Kanner also says that selective publication encourages lazy, poorly reasoned appellate decisions. "Judges are human," Kanner said. "The nonpublication option gives them the opportunity to make opinions without creating big trouble.
Therefore, instead of putting pressure on courts to improve the quality of opinions and reduce the number of appeals, they keep processing the river of paper flowing through court."
Even some attorneys who make a living filing appeals say the process just gives them more opportunities to make fees by filing more appeals. But most say they would prefer to have the law and precedents firmly established.
It Didn’t Happen?
If it wasn’t bad enough to have “non-publication” of appeals rulings, California has a procedure that allows for “de-publication.”

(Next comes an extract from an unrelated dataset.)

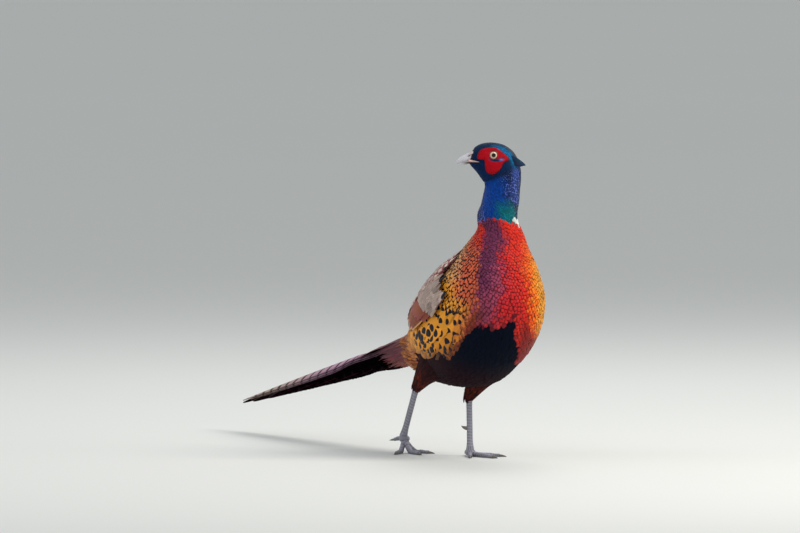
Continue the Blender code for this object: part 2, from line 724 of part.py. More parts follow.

Kanner says "depublication" of appellate court decisions allows precedent-setting published opinions to be expunged by the state Supreme Court and the higher court doesn’t even have to consider the case or facts involved - they just say they don’t like the published decision and change it.
Professor Stephen Barnett of Boalt Hall School of Law at the University of California at Berkeley , critiques the process:
"The Supreme Court decides there is something they don't like therefore it shouldn't be law," Barnett said. "It's improper for the court to do that without actually deciding the case. The court doesn't say what it doesn't like about the case. And there's the potential for treating different litigants differently. This litigant loses but the next litigant in the same position may win."
Ken Schmier says such practices violate the constitutional right to equal justice under the law. "De-publication is not a word defined anywhere. The right word is erase," Schmier said.
"The whole system is not just unconstitutional, it's unwise as well."